Hope this will shed more light on the issue I am facing.
Much better!
- Firstly, here is the gist of the mapping I am using:
gist:3373031 · GitHub
As you can see, my index type "interests" has ngram as my
index_analyzer and "standard" as search_analyzer. I am also adding
porter stem filter to "my_ngram" analyzer to be able to search over
stem words
OK - there are several things wrong with this mapping:
-
you are using a blunderbuss approach - trying to make EVERYTHING
autocomplete and stemmed and and. Rather enable these things
selectively, where you really need it
-
Rather use edge-ngrams instead of ngrams. People expect
'tre' to match 'trekking', not 'contretemps'.
-
There is no need to combine porter-stem with ngrams.
Porter-stem may convert (eg) 'camping' to 'camp'.
Edge-ngrams would give you:
c, ca, cam, camp, campi, campin, camping
Combined with stemming, you'd just get:
c, ca, cam, camp
I think that's where your entrpreneurs search is going wrong
-
Use the same analyzer at search and index time, otherwise there
is a good chance that you'll be searching for stuff which just
isn't there! Also, different analyzers order tokens differently,
which can affect results.
A better mapping is gist:992e0e704e035e8a1770 · GitHub
Note: I'm using a multi-field for "name" with two versions: one analyzed
with the 'english' analyzer, and one with edge_ngrams.
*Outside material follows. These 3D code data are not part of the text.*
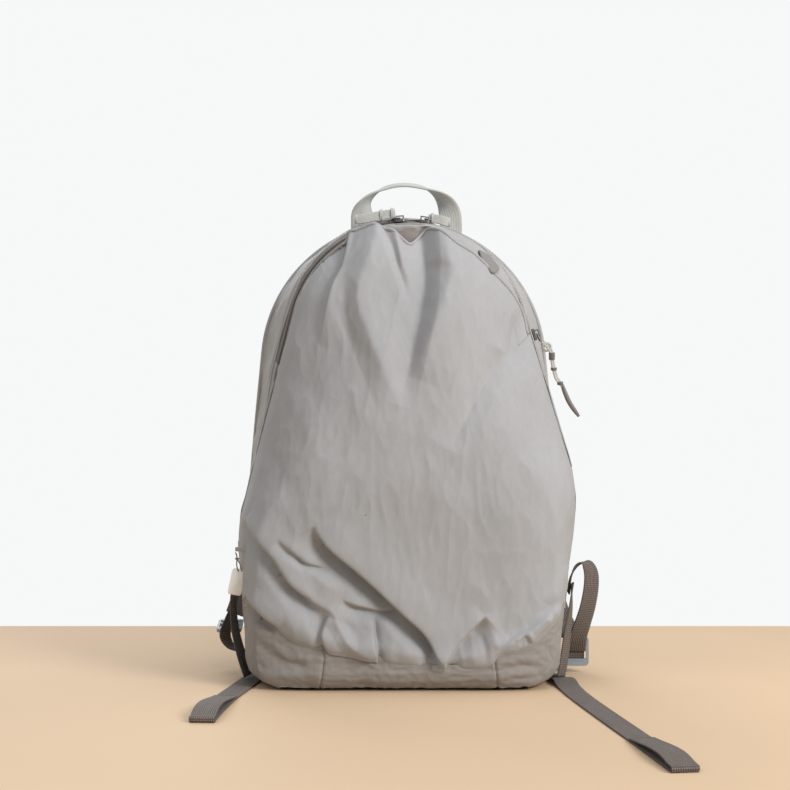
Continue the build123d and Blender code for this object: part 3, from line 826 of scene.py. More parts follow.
GUSSET_COLUMNS = 520


def make_rear_gusset():
    """The cloth behind the main zip."""
    ys = np.linspace(ZIP_Y + ZIP_HALF - 1.5, BACK_PANEL_Y, 34)
    lip = 1.3 * np.exp(-((ys - ys[0]) / 3.0) ** 2) + 0.6
    belly = 3.2 * np.sin(np.clip((ys - ys[0]) / (BACK_PANEL_Y - ys[0]), 0, 1) * pi)
    points = np.array([outline(y, np.linspace(*seam_angles(y), GUSSET_COLUMNS)) for y in ys])
    points = points + radial(points) * (lip + 0.5 * belly)[:, None, None]
    points = crumple(flared(points), 2.2, np.array([38, 26, 38]), 4.2)
    points = crumple(points, 0.8, np.array([13, 11, 13]), 8.3)
    faces = grid_faces(len(ys), GUSSET_COLUMNS, flip=True)
    rear = mesh_object("gusset_rear_cloth", points, faces, GUSSET)
    thicken(rear, 1.2)
    place(rear, "pack", "gusset_nylon", "gusset_rear")


def make_front_gusset():
    """The cloth between the front panel's edge and the main zip."""
    rows = []
    angles = np.linspace(*seam_angles(POCKET_EDGE_Y), GUSSET_COLUMNS)
    edge = panel_reach(np.arctan2(np.sin(angles), np.cos(angles)))
    full = reach(POCKET_EDGE_Y, angles)
    start = np.minimum(edge, full)
    for share in np.linspace(0, 1, 12):
        r = (start - 12) + share * (full - start + 12)
        x = FRONT_CENTRE[0] + r * np.cos(angles)
        z = FRONT_CENTRE[1] + r * np.sin(angles)
        y = front_depth(x, z) + np.interp(r - start, [-12, -3, 1, 8], [8.0, 6.5, 3.0, 0.5])
        behind_notch = np.exp(-((x - 5) / 20) ** 2) * np.clip((z - 425) / 8, 0, 1)
        y += 16.0 * behind_notch * np.clip((full - r) / 10, 0, 1)
        rows.append(np.stack([x, y, z], axis=-1))
    zip_edge = ZIP_Y - ZIP_HALF + 1.5
    for y in np.linspace(POCKET_EDGE_Y + 1, zip_edge, 22):
        lip = 0.6 + np.exp(-((y - zip_edge) / 3.0) ** 2)
        rows.append(outline(y, np.linspace(*seam_angles(y), GUSSET_COLUMNS), lip))
    points = flared(np.array(rows))
    points = crumple(points, 1.6, np.array([30, 22, 34]), 2.4)
    points = crumple(points, 0.5, np.array([10, 9, 12]), 6.1)
    faces = grid_faces(len(rows), GUSSET_COLUMNS, flip=True)
    front = mesh_object("gusset_front_cloth", points, faces, GUSSET)
    thicken(front, 1.0)
    place(front, "pack", "gusset_nylon", "gusset_front")


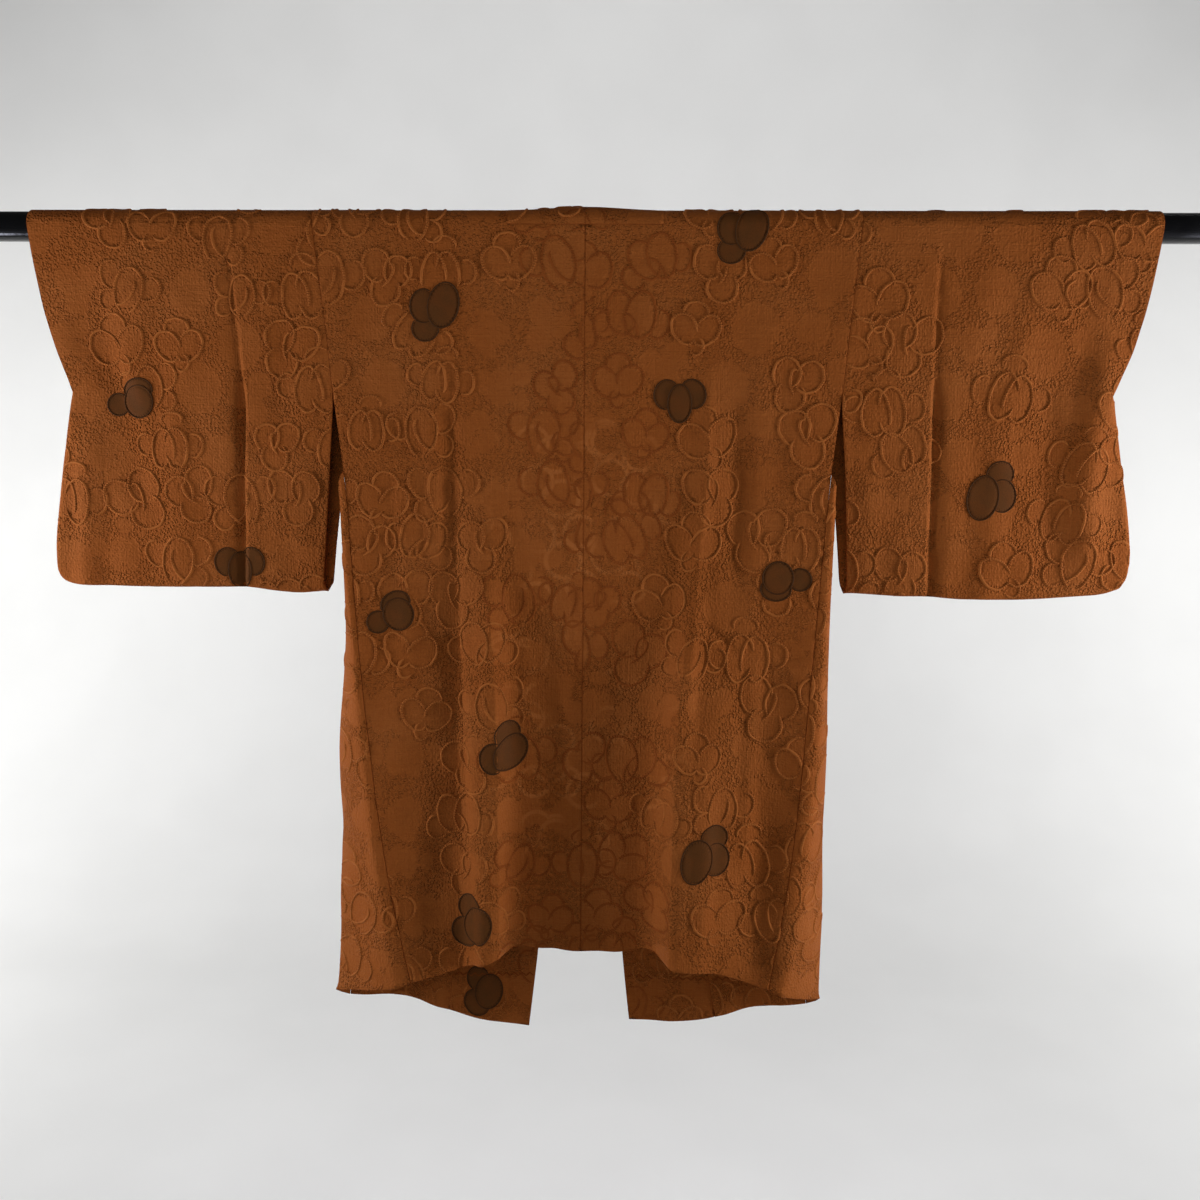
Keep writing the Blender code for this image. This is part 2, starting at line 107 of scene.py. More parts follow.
BACK_CREASES = (
    Crease(((-0.155, 0.13), (-0.155, 0.27), (-0.150, 0.40), (-0.146, 0.50), (-0.142, 0.60)),
           0.024, 0.012, -0.0024, False, True),
    Crease(((-0.148, 0.46), (-0.143, 0.57), (-0.137, 0.68), (-0.130, 0.78), (-0.126, 0.89)),
           0.026, 0.010, -0.0048, True, True),
    Crease(((-0.114, 0.38), (-0.104, 0.52), (-0.099, 0.62), (-0.097, 0.74), (-0.095, 0.89)),
           0.024, 0.028, 0.0125, True, True),
    Crease(((-0.050, 0.44), (-0.044, 0.60), (-0.040, 0.89)), 0.026, 0.024, -0.0020, True, False),
    Crease(((-0.180, 0.18), (-0.178, 0.30), (-0.175, 0.42)), 0.016, 0.014, 0.0030, False, False),
    Crease(((-0.166, 0.478), (-0.146, 0.483), (-0.124, 0.479)), 0.009, 0.009, -0.0026, False, True),
    Crease(((-0.016, 0.46), (-0.018, 0.66), (-0.014, 0.87)), 0.020, 0.022, 0.0018, True, False),
    Crease(((-0.216, 0.24), (-0.209, 0.38), (-0.204, 0.54)), 0.018, 0.018, 0.0022, False, False),
    Crease(((0.147, 0.13), (0.145, 0.28), (0.134, 0.40), (0.128, 0.52), (0.116, 0.62)),
           0.024, 0.016, 0.0045, False, True),
    Crease(((0.126, 0.44), (0.116, 0.54), (0.110, 0.64), (0.107, 0.76), (0.105, 0.89)),
           0.040, 0.024, 0.0160, True, True),
    Crease(((0.178, 0.15), (0.181, 0.30), (0.180, 0.42), (0.176, 0.50)),
           0.022, 0.024, -0.0028, False, False),
    Crease(((0.138, 0.452), (0.162, 0.474), (0.186, 0.497)), 0.010, 0.010, -0.0028, False, True),
    Crease(((0.165, 0.58), (0.162, 0.74), (0.158, 0.89)), 0.016, 0.016, -0.0022, True, False),
    Crease(((0.205, 0.44), (0.200, 0.62), (0.190, 0.80)), 0.016, 0.016, 0.0022, False, False),
    Crease(((0.226, 0.497), (0.244, 0.501), (0.262, 0.497)), 0.008, 0.008, -0.0016, False, True),
)
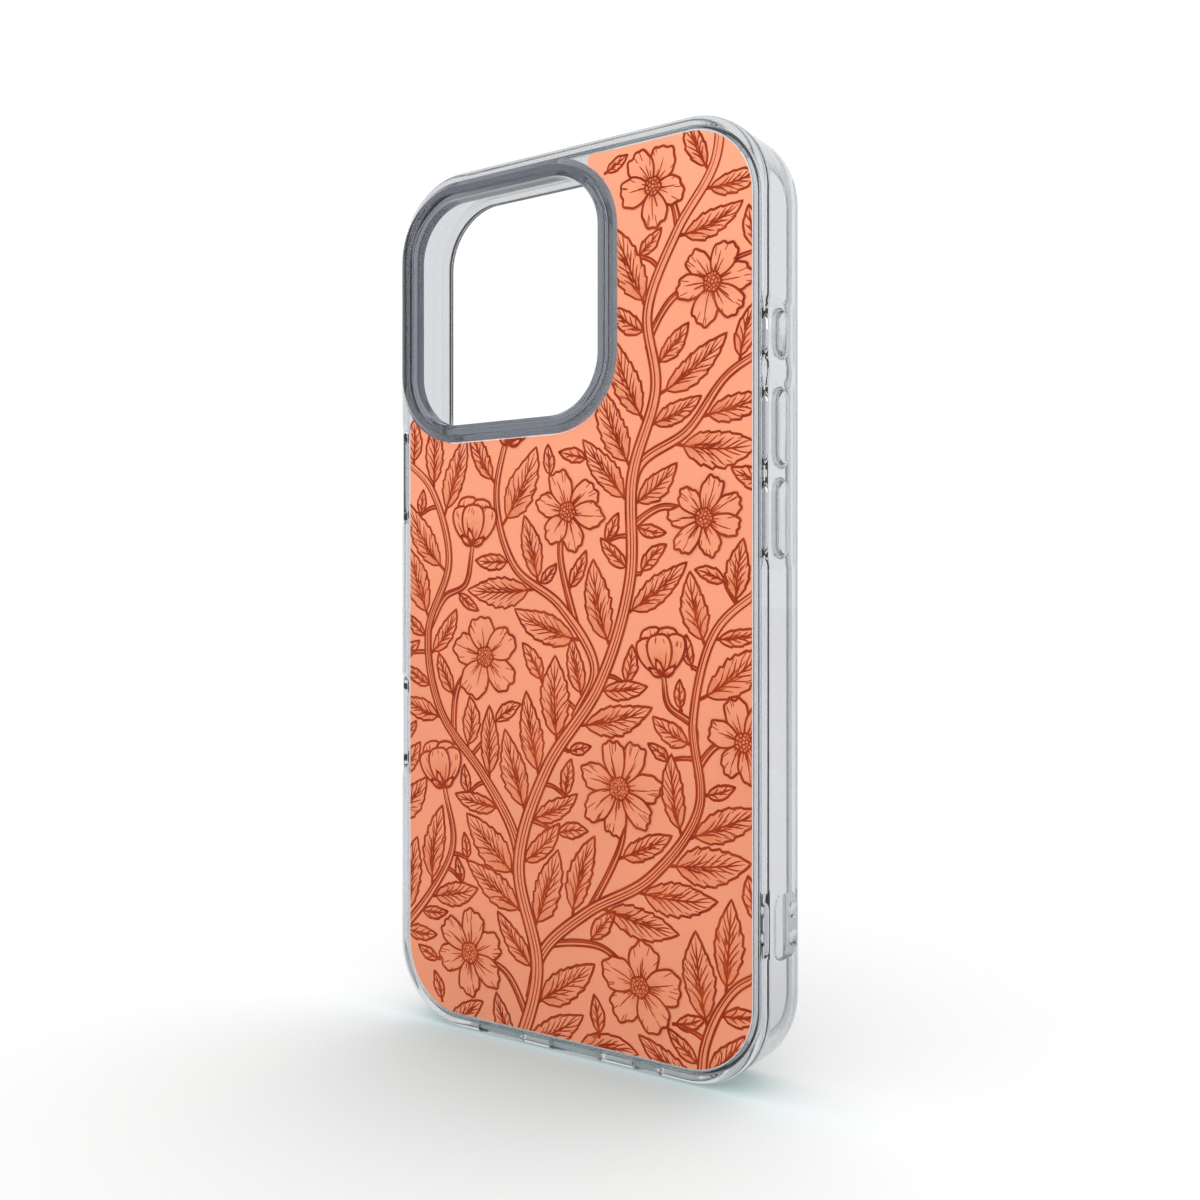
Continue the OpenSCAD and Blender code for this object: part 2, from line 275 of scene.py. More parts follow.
LIP_OVER = 1.1 * MM
LIP_THICK = 1.6 * MM
EDGE_RADIUS = 1.4 * MM
LIP_RADIUS = 0.7 * MM
RIM_RADIUS = 0.25 * MM
BAY_DEPTH = 0.3 * MM
SCOOP_DEPTH = 0.5 * MM
BAY_BLEND = 1.4 * MM
BAY_FADE_FROM, BAY_FADE_TO = 3.1 * MM, 4.2 * MM
SCOOP_PAST = 3.6 * MM
FLANGE_SPREAD = 0.6 * MM
KEY_GAP = 0.12 * MM
KEY_FLARE, KEY_FLARE_DEPTH = 0.12 * MM, 0.15 * MM
POCKET_DEPTH = 1.0 * MM
LEAST_STRAIGHT = 0.01 * MM
CUT_PAST = 1.0 * MM

back_y, front_y = bumper_low.y, bumper_high.y
lip_y = front_y - LIP_THICK
keys_y = (plate_high.y + lip_y) / 2
openings = {o["name"]: np.array(o["box_m"]) for o in frame["record"]["physics"]["openings"]}
key_nodes = {"action_button_pad": "action_key", "volume_up_pad": "volume_up_key",
             "volume_down_pad": "volume_down_key", "power_button_pad": "power_key"}


def soft_step(value, start, end):
    """Rises smoothly from 0 at start to 1 at end, as 3t^2 - 2t^3."""
    t = np.clip((value - start) / (end - start), 0, 1)
    return t * t * (3 - 2 * t)


def bay_depths(grid):
    """How far the outer face is let in at each point: full depth between a bay's ends, blended off at the
    ends and towards the screen, and nothing on the cavity side of the wall. The two volume keys share one
    bay, and the capture slot has a scoop of its own."""
    x, y, z = grid[..., 0], grid[..., 1], grid[..., 2]
    action, volume_up, volume_down, power = (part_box(node) for node in key_nodes)
    slot_low, slot_high = openings["capture_slot"][:, 2]
    bays = [(1, action[0].z, action[1].z, BAY_DEPTH), (1, volume_down[0].z, volume_up[1].z, BAY_DEPTH),
            (-1, slot_low - SCOOP_PAST, slot_high + SCOOP_PAST, SCOOP_DEPTH),
            (-1, power[0].z, power[1].z, BAY_DEPTH)]
    depth = np.zeros_like(x)
    for side, low_z, high_z, deep in bays:
        ends = soft_step(z, low_z - BAY_BLEND, low_z) * (1 - soft_step(z, high_z, high_z + BAY_BLEND))
        depth = np.maximum(depth, deep * ends * (np.sign(x) == side))
    outer = soft_step(abs(x - middle[0]) - cavity_size[0] / 2, 0.5 * WALL, 0.7 * WALL)
    towards_screen = 1 - soft_step(y, keys_y + BAY_FADE_FROM, keys_y + BAY_FADE_TO)
    return depth * outer * towards_screen


section = filleted(
    [(WALL, back_y), (WALL, front_y), (-LIP_OVER, front_y), (-LIP_OVER, lip_y), (0, lip_y), (0, plate_high.y),
     (TONGUE_REACH, plate_high.y), (TONGUE_REACH, plate_high.y - TONGUE_THICK),
     (-RIM_COVER, plate_high.y - TONGUE_THICK), (-RIM_COVER, back_y)],
    [EDGE_RADIUS, EDGE_RADIUS, LIP_RADIUS, RIM_RADIUS, 0.15 * MM] + [0.05 * MM] * 4 + [RIM_RADIUS],
    arc_step=math.radians(9))
outline, normals = rounded_outline(middle, cavity_size, CAVITY_RADIUS, step=0.55 * MM, arc_steps=36)
bumper_grid = carried_round(outline, normals, section)
bumper_grid[..., 0] -= np.sign(bumper_grid[..., 0]) * bay_depths(bumper_grid)


def plug(axis, centre, size, radius, stations, arc_steps=12):
    """A closed cutter or key: one rounded outline, lofted through stations (place along the axis, growth).
    Growth is added all round the outline, so the stations draw steps, flares and rounded ends. Where the ends
    are half round, the radius stays LEAST_STRAIGHT short of half the width."""
    rings = []
    for place, grow in stations:
        ring, _ = rounded_outline(np.array(centre), np.array(size) + 2 * grow, radius + grow,
                                  step=1, arc_steps=arc_steps)
        along = np.full(len(ring), place)
        columns = {"x": (along, ring[:, 0], ring[:, 1]), "y": (ring[:, 0], along, ring[:, 1]),
                   "z": (ring[:, 0], ring[:, 1], along)}[axis]
        rings.append(np.stack(columns, -1))
    grid = np.stack(rings)
    n = grid.shape[1]
    caps = [np.arange(n)[None], (np.arange(n)[::-1] + (len(rings) - 1) * n)[None]]
    return grid, [grid_faces(len(rings), n, False, True), *caps]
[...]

The basic query looks like this:
curl -XGET 'http://127.0.0.1:9200/test/interests/_search?pretty=1' -d '
{
"query" : {
"bool" : {
"should" : [
{
"text" : {
"name.ngrams" : {
"operator" : "and",
"query" : "SEARCH TERMS"
}
}
},
{
"text" : {
"name" : "SEARCH TERMS"
}
}
]
}
},
"highlight" : {
"fields" : {
"name.ngrams" : {},
"name" : {}
}
}
}
'
I'm querying the 'name.ngrams' field (which will get the partial words')
and I'm also querying the 'name' (or 'name.name') field which will match
any full words, and increase their relevance.
Note: i'm using the 'and' operator for the ngrams, otherwise 'tre' will
match anything that contains just 't'.
I'm highlighting both fields.
Here are some results:
For 'tre':
"name.ngrams" : "trekking"
For 'trek':
"name.ngrams" : "<em>trek</em>king"
"name" : "<em>trekking</em>"
# note 'trekking' has been highlighted because the stemmed term
# is 'trek'
For 'bas':
"name.ngrams" : "play basketball"
For 'basketbal':
"name.ngrams" : "play <em>basketbal</em>l"
"name" : "play <em>basketball</em>"
For 'entrepreneurs';
"name.ngrams" : "meet <em>entreprene</em>urs"
"name" : "meet <em>entrepreneurs</em>"
# note how the ngram match stops at 10 letters - that's because
# your max_gram was set to 10.
hth
clint
--